Koalisyonun DSP kanadının dış politikaya nasıl bir yeni yön vermek istediği henüz pek açık değil. Son birkaç gün içinde şurada burada söylenmiş olan sözler, yanlış izlenimler de yaratmış olabilir. Bu bakımdan bu hafta Meclis'e sunulacak hükümet programında dış politikaya daha geniş ve ayrıntılı bir bölüm ayrılarak, durumun netleştirilmesinde yarar vardır...
* * *
ECEVİT'in savunduğu dış politika ile ilgili görüşlerini yansıtan beyanların şimdiden koalisyonun ANAP ve DTP kanatlarında rahatsızlık yarattığı görülüyor.
ANAP'ın içinde dış politika (ve özellikle Avrupa ile ilişkiler) konusunda uzman parlamenterler vardır: Kamran İnan ve Bülent Akarcalı gibi.

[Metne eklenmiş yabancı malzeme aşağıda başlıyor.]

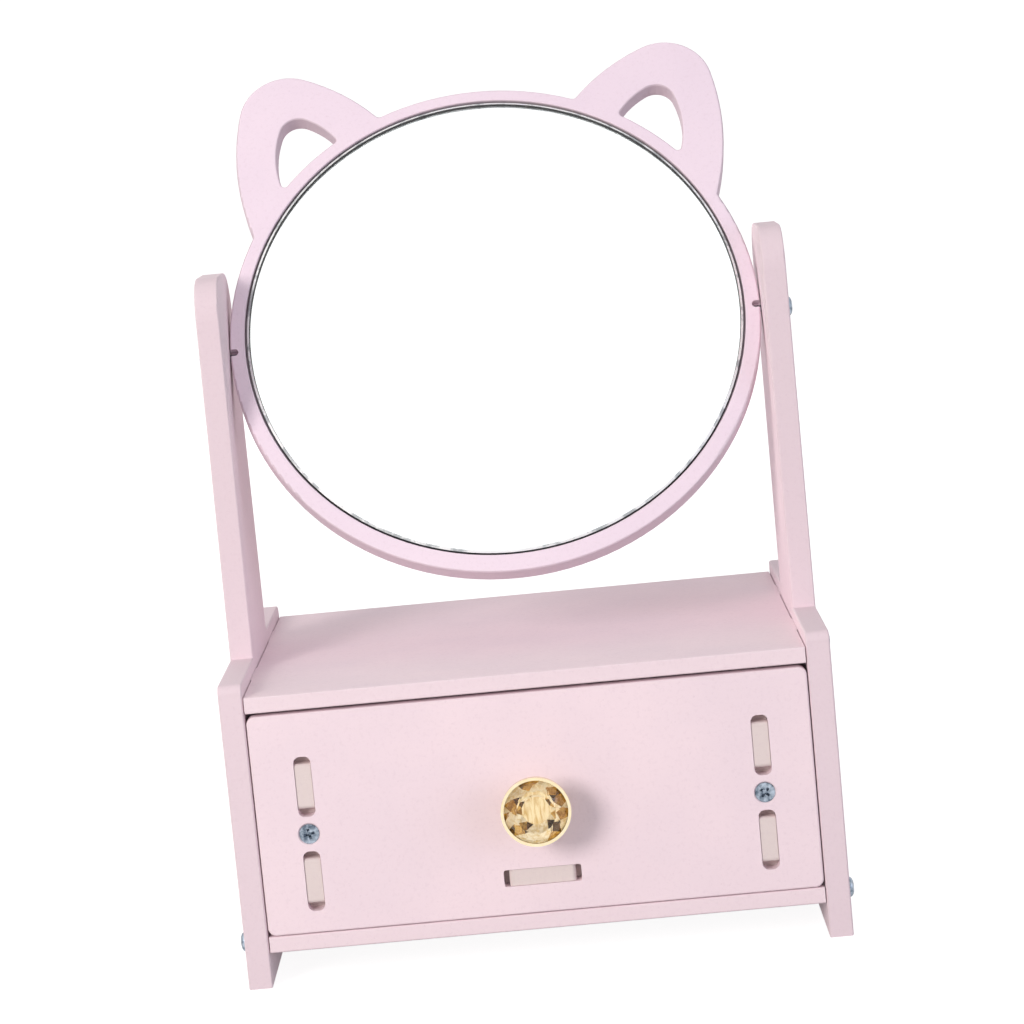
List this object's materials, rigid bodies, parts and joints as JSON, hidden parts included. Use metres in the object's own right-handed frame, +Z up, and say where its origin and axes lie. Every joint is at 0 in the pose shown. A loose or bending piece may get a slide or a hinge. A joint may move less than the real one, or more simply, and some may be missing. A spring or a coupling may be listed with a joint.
{
  "type": "makeup mirror with drawer",
  "caption": "Tabletop makeup mirror: a round mirror with rounded ears tilts between uprights over a small cabinet with a sliding drawer and a cut-stone knob.",
  "frame": {"origin": "middle of the overall box in X and Y, on the surface that the object stands on", "axes": "+X to the user's right as they face the mirror, +Y from the drawer's front to the back, +Z up"},
  "size_m": [0.229, 0.1944, 0.329],
  "materials": {
    "pink_board": "matte pale pink foamed board, coloured all through, with fine cut edges",
    "mirror_glass": "silvered float glass with a ground edge",
    "zinc_steel": "zinc plated, satin",
    "gold_plate": "polished pale gold plate",
    "amber_stone": "faceted champagne coloured clear resin with a mirrored back",
    "adhesive": "white foam tape sheet"
  },
  "bodies": {
    "cabinet": {"left_side_panel": "pink_board", "right_side_panel": "pink_board", "top_panel": "pink_board", "bottom_panel": "pink_board", "back_panel": "pink_board", "left_cabinet_screws": "zinc_steel", "right_cabinet_screws": "zinc_steel"},
    "drawer": {"drawer_front": "pink_board", "drawer_back": "pink_board", "drawer_left_wall": "pink_board", "drawer_right_wall": "pink_board", "drawer_floor": "pink_board", "drawer_front_screws": "zinc_steel", "drawer_back_screws": "zinc_steel", "knob_base": "gold_plate", "knob_crystal": "amber_stone", "knob_washer": "zinc_steel", "knob_screw": "zinc_steel"},
    "mirror": {"mirror_frame": "pink_board", "mirror_glass": "mirror_glass", "mirror_adhesive": "adhesive", "left_pivot_screw": "zinc_steel", "left_pivot_washer": "zinc_steel", "right_pivot_screw": "zinc_steel", "right_pivot_washer": "zinc_steel"}
  },
  "joints": [
    {"name": "drawer_slide", "type": "slide", "parent": "cabinet", "child": "drawer", "axis": [0, -1, 0], "range_m": [0, 0.125]},
    {"name": "mirror_tilt", "type": "hinge", "parent": "cabinet", "child": "mirror", "pos_m": [0, 0.01225, 0.2245], "axis": [1, 0, 0], "range_deg": [-134, 193]}
  ]
}
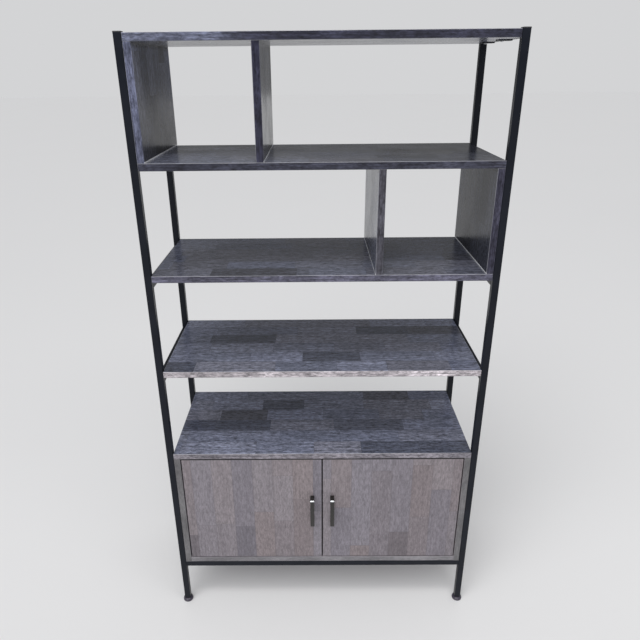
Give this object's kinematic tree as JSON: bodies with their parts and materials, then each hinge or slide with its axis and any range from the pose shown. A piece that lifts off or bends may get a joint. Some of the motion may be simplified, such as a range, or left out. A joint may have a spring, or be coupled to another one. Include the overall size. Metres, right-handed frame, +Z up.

Hükümetin onların deneyimlerinden yararlanması çok yerinde olur.
AB konusunda Yılmaz'ın da daha aktif girişimlerde bulunması beklenir. Kendisinin, AB içindeki etkinliği malum olan Almanya ile (hem hükümet hem muhalefet çevreleri ile) iyi ilişkileri vardır. Dolayısı ile koalisyon ortaklarının AB ile ilgili çabalarını uyumlu bir şekilde yürütmeleri gerekir.
Tabii bütün bu faaliyette, Dışişleri Bakanı İsmail Cem'in rolü çok önemlidir. Daha önce de belirttiğimiz gibi, deneyimli ve dengeli bir politikacı ve dış siyaset uzmanı olarak Cem'in ortaya koyacağı tavır, şu anda duyulan kuşkuların dağılmasını ve izlenecek çizginin netleşmesini sağlayacaktır.